As part of the School’s focus on shaping successful, responsible business leaders well versed in ESG issues, first-year MBA students encounter nearly a dozen cases that address environmental concerns. “My vision would be that all students graduate with a clear understanding of the predicted ramifications of climate change on society and on business, and how companies can better prepare for that future by mitigating risks, pursuing new opportunities, and participating in the policy arena,” says Michael Toffel, the Senator John Heinz Professor of Environmental Management and chair of the HBS Business and Environment Initiative. “You don’t have to work for an environmental nonprofit or a renewable energy company to engage on this issue.”
Toffel, as course head for the Technology and Operations Management course, has himself taken the lead on introducing some of these cases. One example is Indigo Agriculture, in which CEO David Perry (MBA 1997) and Rachel Raymond (MBA 2014), now Indigo’s COO, were debating in 2016 how quickly the firm should bring to market its novel microbiome-coated seeds, which increased crop yields, reducing the environmental impacts of farming.

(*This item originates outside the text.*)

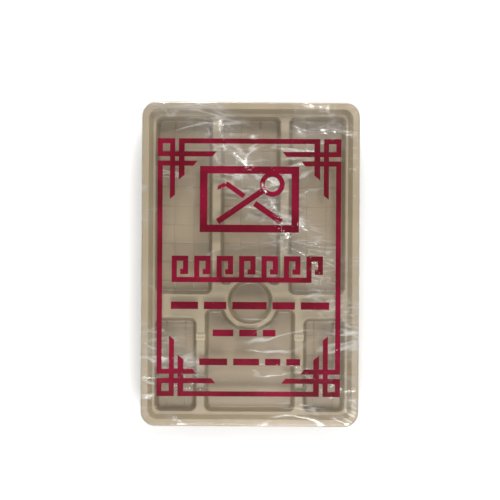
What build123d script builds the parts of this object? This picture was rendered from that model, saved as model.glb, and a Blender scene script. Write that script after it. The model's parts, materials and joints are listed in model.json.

Some of their seeds were able to thrive even in water-stressed situations, which meant they might be especially valuable in regions where climate change was leading to drier climates.
“It’s a rare look at a company that’s positioning itself to develop profitable opportunities, both to mitigate contributors to climate change and to accommodate the climate changes that are already occurring,” notes Toffel, who coauthored the case. “Those are the questions students want to explore: not ‘How do we batten the hatches?’ but ‘What are the opportunities for new products and services in a world of climate change?’”
Other class sessions challenge students to assess EcoSecurities’ opportunities in carbon credits, evaluate IKEA’s ambitious efforts to institute new wood sustainability initiatives, and strategize about how Nike could use the World Cup to showcase its commitment to corporate responsibility.
Toffel knows that today’s students can make a difference, because they already do. “This generation is already driving change in the business world,” he says. “They are the customers current CEOs are responding to when they make sustainable choices.”
“The message is that opportunities exist every day to make a difference. The question is whether you are aware of the opportunities and of the agency that you have at every level.”